Mary Chesnut would join her husband in two weeks.

DAVIS GOT THE NEWS on February 10 at his home, Brierfield Plantation, near Vicksburg, Mississippi. He and Varina were cutting roses at the time. As Davis stood reading the telegram, Varina watched him with concern. Telegrams, still objects of fascination, often brought the worst kind of news. “When reading the telegram,” she wrote, “he looked so grieved that I feared some evil had befallen our family. After a few minutes’ painful silence he told me, as a man might speak of a death sentence.”

Davis initially was uncertain as to whether to accept the appointment. It was an honor, of course, but he was not at all sure that he was the right man for the post. “I have no confidence in my ability to meet its requirement,” he said. He could serve as a general, yes. He was, after all, a West Point graduate (though he graduated twentieth out of thirty-three students in his class) and a celebrated hero of the Mexican War, and had been Secretary of War under Franklin Pierce. But president—especially at this time, with the Confederacy so newly formed—seemed initially to be too great a challenge. He did accept, however. “We are without machinery, without means, and threatened by powerful opposition,” he said, “but I do not despond and will not shrink from the task before me.”

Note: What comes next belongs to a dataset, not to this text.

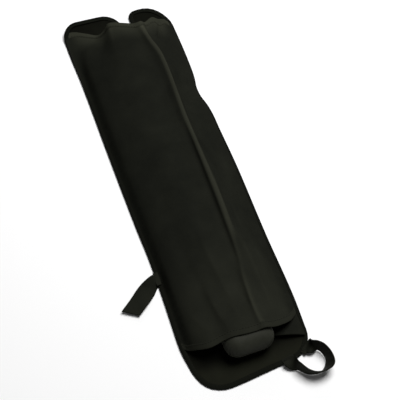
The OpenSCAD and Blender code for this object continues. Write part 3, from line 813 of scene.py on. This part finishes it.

Varina also had her doubts, as she would confess in her later biography of her husband. “He did not know the arts of the politician,” she wrote, “and would not practice them if understood.”

Now, as President-elect Lincoln continued his silence and prepared for his great journey to Washington, President-elect Davis set out from Brierfield to begin an eastward journey of his own, toward Montgomery and his own inauguration, set for February 18.

During the five days of his journey through a rugged and primitive landscape, he made twenty-five speeches in which he proclaimed that the time for Southern independence had come, even if it meant war. “Our separation from the old Union is complete,” he declared. “No compromise; no reconstruction can be now entertained.”